Rapid, ambient temperature hydrogen generation from the solid state Li-B-Fe-H system by mechano-chemical activation synthesis

A novel processing method promoting a rapid hydrogen generation from the solid state Li-B-Fe-H system is presented. The Li-B-Fe-H system is quite remarkable since the mechanical dehydrogenation rate at the ambient temperature is much higher than the thermal dehydrogenation rate at the 100-250 °C range. The quantity of 4.02 wt.% H2 is desorbed after barely 0.5 h of ball milling with a very low energy input of 36.4 kJ/g while at 250 °C, after the same desorption time, only 3.2 wt.% H2 is desorbed. Thus this system is a rapid, solid state H2 generator at the ambient temperature. X-ray diffraction after ball milling shows the presence of the crystalline LiCl diffraction peaks. The Fourier transform infrared spectroscopy (FT-IR) measurements show a spectrum characteristic of the disordered Fe(BH4)2 hydride. Samples milled under varying energy inputs are attracted to a permanent magnet. It is shown that the thermal dehydrogenation behavior of the pre-milled samples is initially fast but then quickly slows down.
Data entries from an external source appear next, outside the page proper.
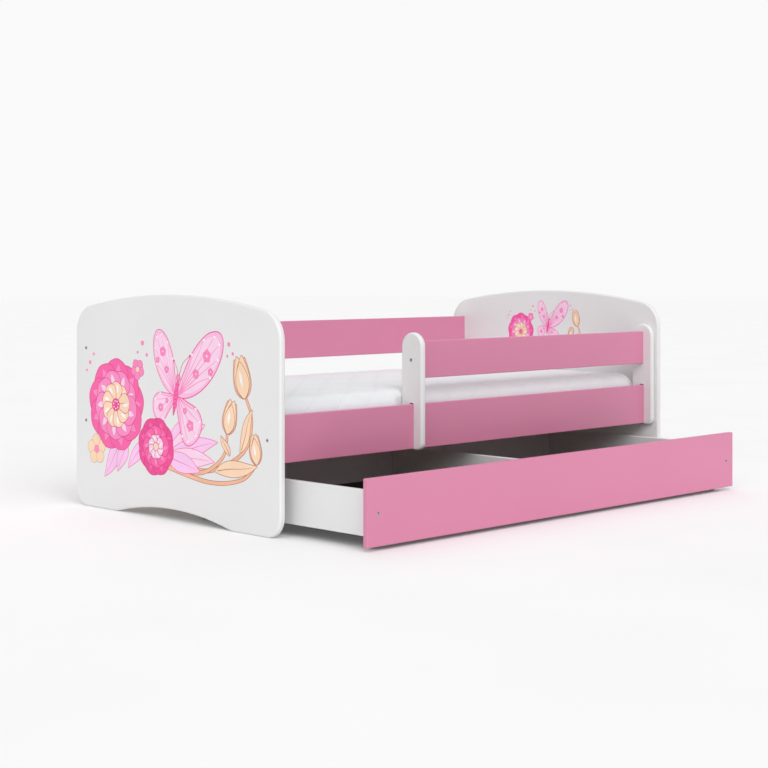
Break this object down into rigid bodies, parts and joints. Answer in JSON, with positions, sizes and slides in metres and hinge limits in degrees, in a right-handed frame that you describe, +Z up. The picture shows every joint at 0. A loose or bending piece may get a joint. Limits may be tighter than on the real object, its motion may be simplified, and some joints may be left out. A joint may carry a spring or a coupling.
{
  "type": "toddler bed",
  "caption": "Low toddler bed with arched end panels, a lift-off guard rail, a slatted base with mattress and a rolling storage drawer underneath.",
  "frame": {"origin": "on the floor, at the middle of the footprint that the bed and its part-open drawer cover together (the bed's own middle plane is at Y = +0.143 m)", "axes": "+X along the bed towards the end with the guard rail's far post, +Z up, -Y towards the side with the guard rail and the drawer"},
  "size_m": [1.64, 1.184, 0.613],
  "materials": {
    "white_board": "satin",
    "pink_board": "satin",
    "panel_print": "satin",
    "slat_wood": "matte",
    "hardboard": "satin",
    "mattress_cover": "matte",
    "slat_tape": "matte",
    "bolt_steel": "satin",
    "axle_steel": "satin",
    "dowel_wood": "matte",
    "castor_plastic": "matte",
    "wheel_plastic": "satin"
  },
  "bodies": {
    "frame": {"end_panel_left": "white_board", "end_panel_right": "white_board", "front_board": "pink_board", "back_board_low": "pink_board", "back_board_high": "pink_board", "cleat_front": "slat_wood", "cleat_back": "slat_wood", "slat_01": "slat_wood", "slat_02": "slat_wood", "slat_03": "slat_wood", "slat_04": "slat_wood", "slat_05": "slat_wood", "slat_06": "slat_wood", "slat_07": "slat_wood", "slat_08": "slat_wood", "slat_09": "slat_wood", "slat_10": "slat_wood", "slat_11": "slat_wood", "slat_12": "slat_wood", "slat_tape_front": "slat_tape", "slat_tape_back": "slat_tape", "mattress": "mattress_cover", "panel_bolts_left": "bolt_steel", "panel_bolts_right": "bolt_steel", "panel_dowels_left": "dowel_wood", "panel_dowels_right": "dowel_wood", "cleat_screws_front": "bolt_steel", "cleat_screws_back": "bolt_steel"},
    "guard_rail": {"guard_post_left": "white_board", "guard_post_right": "white_board", "guard_board": "pink_board", "guard_bolts": "bolt_steel", "guard_dowels": "dowel_wood"},
    "drawer": {"drawer_front": "pink_board", "drawer_side_left": "white_board", "drawer_side_right": "white_board", "drawer_divider": "white_board", "drawer_back": "white_board", "drawer_floor_left": "hardboard", "drawer_floor_right": "hardboard", "drawer_front_bolts": "bolt_steel", "drawer_dowels": "dowel_wood", "drawer_back_bolts": "bolt_steel", "castor_screws": "bolt_steel", "castor_housing_front_left": "castor_plastic", "castor_housing_front_right": "castor_plastic", "castor_housing_rear_left": "castor_plastic", "castor_housing_rear_right": "castor_plastic", "castor_axle_front_left": "axle_steel", "castor_axle_front_right": "axle_steel", "castor_axle_rear_left": "axle_steel", "castor_axle_rear_right": "axle_steel"},
    "wheel_front_left": {"castor_wheel_front_left": "wheel_plastic"},
    "wheel_front_right": {"castor_wheel_front_right": "wheel_plastic"},
    "wheel_rear_left": {"castor_wheel_rear_left": "wheel_plastic"},
    "wheel_rear_right": {"castor_wheel_rear_right": "wheel_plastic"}
  },
  "joints": [
    {"name": "drawer_slide", "type": "slide", "parent": "frame", "child": "drawer", "axis": [0, -1, 0], "range_m": [-0.3285, 0.45]},
    {"name": "guard_lift", "type": "slide", "parent": "frame", "child": "guard_rail", "axis": [0, 0, 1], "range_m": [0, 0.14]},
    {"name": "roll_front_left", "type": "hinge", "parent": "drawer", "child": "wheel_front_left", "pos_m": [-0.737, -0.551, 0.015], "axis": [1, 0, 0], "continuous": true},
    {"name": "roll_front_right", "type": "hinge", "parent": "drawer", "child": "wheel_front_right", "pos_m": [0.737, -0.551, 0.015], "axis": [1, 0, 0], "continuous": true},
    {"name": "roll_rear_left", "type": "hinge", "parent": "drawer", "child": "wheel_rear_left", "pos_m": [-0.737, 0.092, 0.015], "axis": [1, 0, 0], "continuous": true},
    {"name": "roll_rear_right", "type": "hinge", "parent": "drawer", "child": "wheel_rear_right", "pos_m": [0.737, 0.092, 0.015], "axis": [1, 0, 0], "continuous": true}
  ],
  "couplings": [
    {"joint": "roll_front_left", "follows": "drawer_slide", "rad_per_m": 66.667},
    {"joint": "roll_front_right", "follows": "drawer_slide", "rad_per_m": 66.667},
    {"joint": "roll_rear_left", "follows": "drawer_slide", "rad_per_m": 66.667},
    {"joint": "roll_rear_right", "follows": "drawer_slide", "rad_per_m": 66.667}
  ]
}
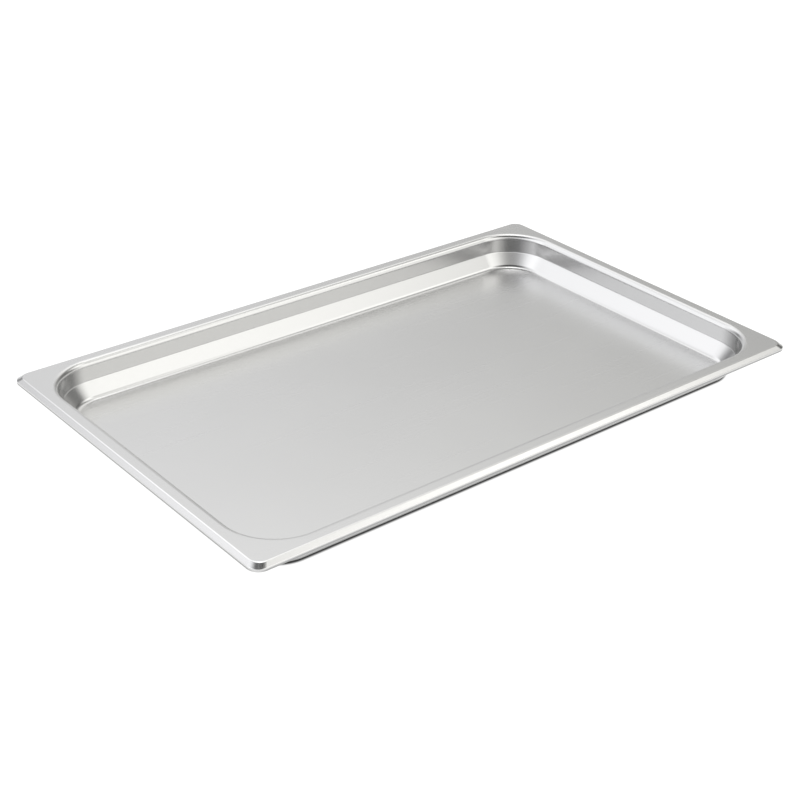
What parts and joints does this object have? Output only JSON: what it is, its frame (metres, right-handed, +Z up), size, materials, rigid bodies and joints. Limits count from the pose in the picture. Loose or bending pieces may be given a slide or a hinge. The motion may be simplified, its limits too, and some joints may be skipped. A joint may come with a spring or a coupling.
{
  "type": "food pan",
  "caption": "Shallow rectangular stainless steel food pan with a flat flange, turned-down lip, stepped walls and rounded inner corners.",
  "frame": {"origin": "centre of the pan's footprint on the surface it stands on", "axes": "+X along the long side, +Y along the short side, +Z up out of the pan's mouth"},
  "size_m": [0.53, 0.325, 0.029],
  "materials": {
    "steel": "satin floor and flange, brighter drawn walls"
  },
  "bodies": {
    "root": {"pan_body": "steel"}
  },
  "joints": []
}
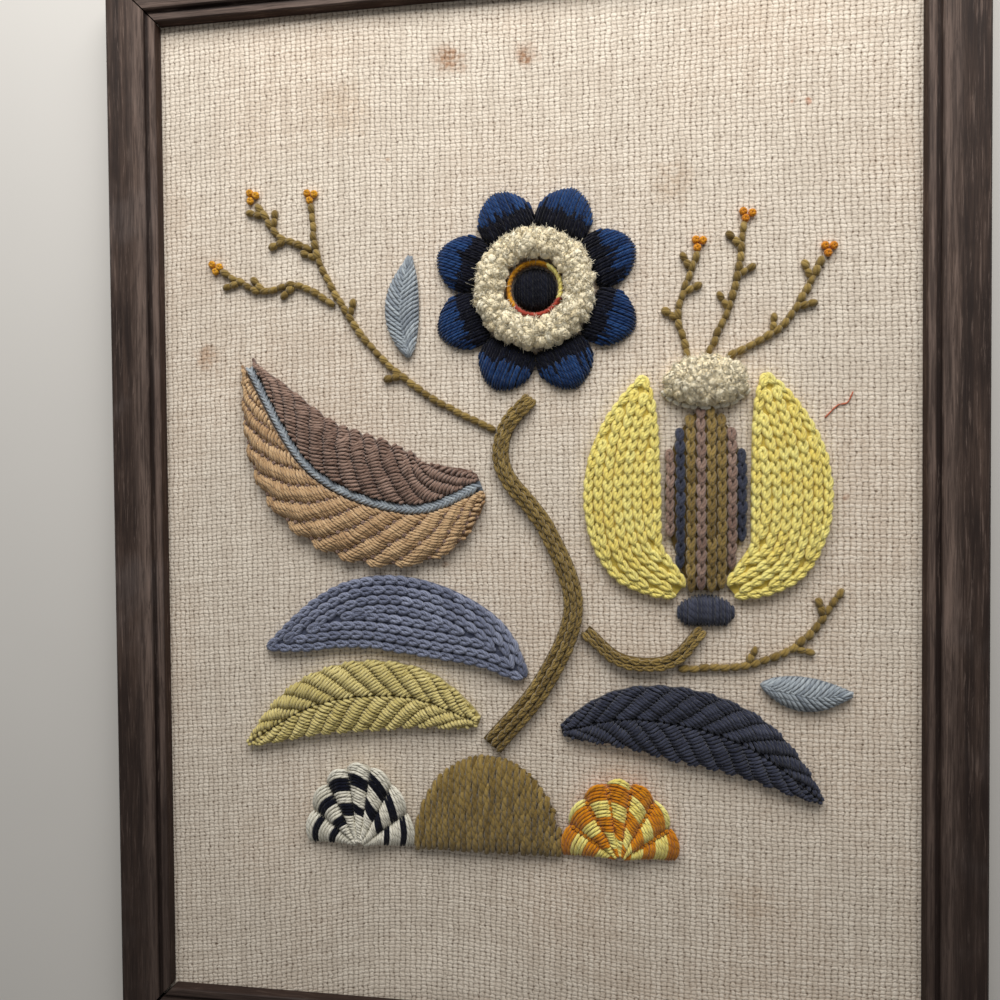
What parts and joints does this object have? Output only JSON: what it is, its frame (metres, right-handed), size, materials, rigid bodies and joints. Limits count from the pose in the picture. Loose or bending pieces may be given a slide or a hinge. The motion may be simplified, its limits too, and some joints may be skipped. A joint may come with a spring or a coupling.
{
  "type": "crewel embroidery panel with its wooden frame",
  "caption": "Upright rectangular panel of coarse natural cloth with raised wool flower stitching, held in a mitred dark wooden frame.",
  "frame": {"origin": "middle of the frame's back, on the surface that the panel lies on", "axes": "+X to the picture's right, +Y to the picture's top, +Z out of its face"},
  "size_m": [0.335, 0.436, 0.0176],
  "materials": {
    "cream_wool": "cream crewel wool, soft and matt",
    "dark_slate_wool": "dark slate crewel wool, soft and matt",
    "dark_wood": "weathered dark brown stained wood, worn along its arrises",
    "gold_wool": "gold crewel wool, soft and matt",
    "ivory_wool": "ivory crewel wool, soft and matt",
    "mauve_wool": "mauve crewel wool, soft and matt",
    "natural_cloth": "coarse slubby plain weave in natural beige",
    "navy_wool": "navy crewel wool, soft and matt",
    "olive_wool": "olive crewel wool, soft and matt",
    "orange_wool": "orange crewel wool, soft and matt",
    "pale_olive_wool": "pale olive crewel wool, soft and matt",
    "slate_wool": "slate crewel wool, soft and matt",
    "steel_wool": "steel crewel wool, soft and matt",
    "tan_wool": "tan crewel wool, soft and matt",
    "yellow_wool": "yellow crewel wool, soft and matt"
  },
  "bodies": {
    "root": {"bloom_boss": "navy_wool", "bloom_eyeline": "gold_wool", "bloom_petal_1": "navy_wool", "bloom_petal_2": "navy_wool", "bloom_petal_3": "navy_wool", "bloom_petal_4": "navy_wool", "bloom_petal_5": "navy_wool", "bloom_petal_6": "navy_wool", "bloom_petal_7": "navy_wool", "bloom_petal_8": "navy_wool", "bloom_pile": "cream_wool", "cloth": "natural_cloth", "fruit_cup": "dark_slate_wool", "fruit_heart": "olive_wool", "fruit_left": "yellow_wool", "fruit_right": "yellow_wool", "fruit_tuft": "cream_wool", "hill_banded": "ivory_wool", "hill_gold": "orange_wool", "hill_olive": "olive_wool", "leaf_dark_left": "dark_slate_wool", "leaf_dark_right": "dark_slate_wool", "leaf_great_left": "tan_wool", "leaf_great_right": "mauve_wool", "leaf_great_vein": "steel_wool", "leaf_olive_left": "pale_olive_wool", "leaf_olive_right": "pale_olive_wool", "leaf_slate": "slate_wool", "leaf_steel_left": "steel_wool", "leaf_steel_right": "steel_wool", "rail_bottom": "dark_wood", "rail_left": "dark_wood", "rail_right": "dark_wood", "rail_top": "dark_wood", "stem_fruit": "olive_wool", "stem_main": "olive_wool", "twig_crown_left": "olive_wool", "twig_crown_middle": "olive_wool", "twig_crown_right": "olive_wool", "twig_left_high": "olive_wool", "twig_left_long": "olive_wool", "twig_left_low": "olive_wool", "twig_low": "olive_wool"}
  },
  "joints": []
}
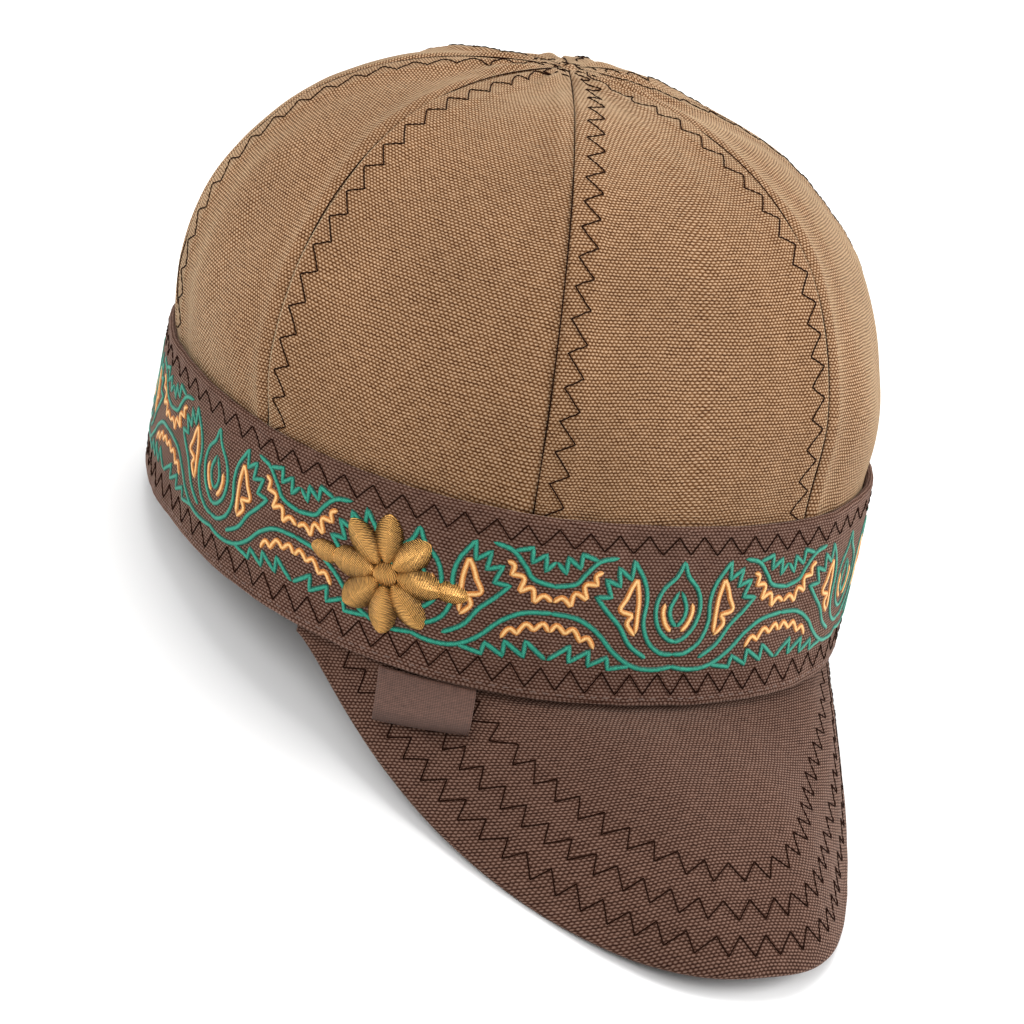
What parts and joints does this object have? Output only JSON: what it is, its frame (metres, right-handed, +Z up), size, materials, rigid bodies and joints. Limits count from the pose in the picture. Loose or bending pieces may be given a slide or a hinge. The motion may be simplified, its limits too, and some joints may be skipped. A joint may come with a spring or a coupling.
{
  "type": "welding cap",
  "caption": "Soft canvas welding cap with a domed crown sewn from panels, a wide stitched band, a curved bill and a small side label.",
  "frame": {"origin": "on the table under the middle of the resting cap's outline (centre of the bounding box's bottom)", "axes": "+Z up from the table, -Y towards the bill, +X towards the wearer's left; the rim is tipped back about 9 degrees, as the cap rests on its bill and the back of its rim"},
  "size_m": [0.187, 0.2698, 0.1441],
  "materials": {
    "crown_canvas": "khaki cotton duck canvas, plain coarse weave",
    "band_canvas": "dark brown cotton duck canvas with teal and gold embroidery",
    "bill_canvas": "dark brown cotton duck canvas with rows of zigzag stitching",
    "label_ribbon": "mauve-brown satin ribbon, folded, bare",
    "gold_thread": "raised gold satin stitch"
  },
  "bodies": {
    "root": {"crown_panel_front": "crown_canvas", "crown_panel_front_left": "crown_canvas", "crown_panel_side_left": "crown_canvas", "crown_panel_back_left": "crown_canvas", "crown_panel_back": "crown_canvas", "crown_panel_back_right": "crown_canvas", "crown_panel_side_right": "crown_canvas", "crown_panel_front_right": "crown_canvas", "band": "band_canvas", "bill": "bill_canvas", "side_label": "label_ribbon", "band_rosette": "gold_thread"}
  },
  "joints": []
}
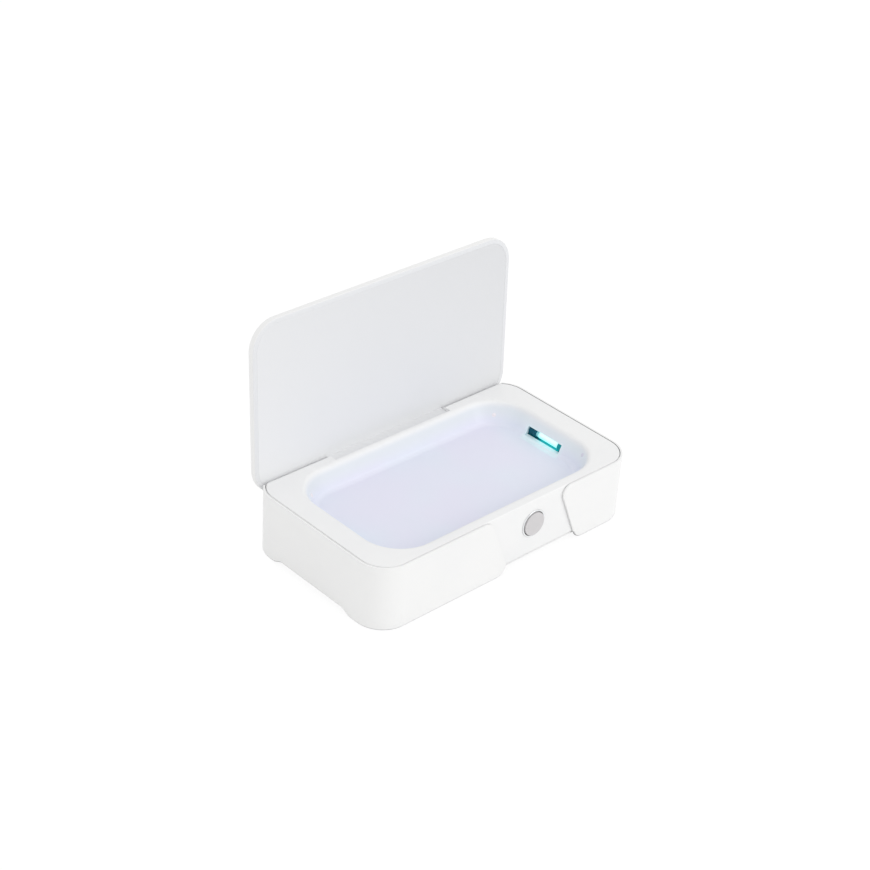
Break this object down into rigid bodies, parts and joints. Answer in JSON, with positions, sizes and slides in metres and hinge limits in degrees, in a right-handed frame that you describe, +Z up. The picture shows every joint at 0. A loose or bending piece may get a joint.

The pre-milled samples after thermal dehydrogenation are also attracted to a permanent magnet. Diffraction peaks of α-Fe are clearly observed after thermal desorption of powders at 100 and 250 °C. For the sample dehydrogenated at 250 °C the crystallite size of the α-Fe phase, estimated from its diffraction peak breadths, is within a nanometric range of 27-47 nm.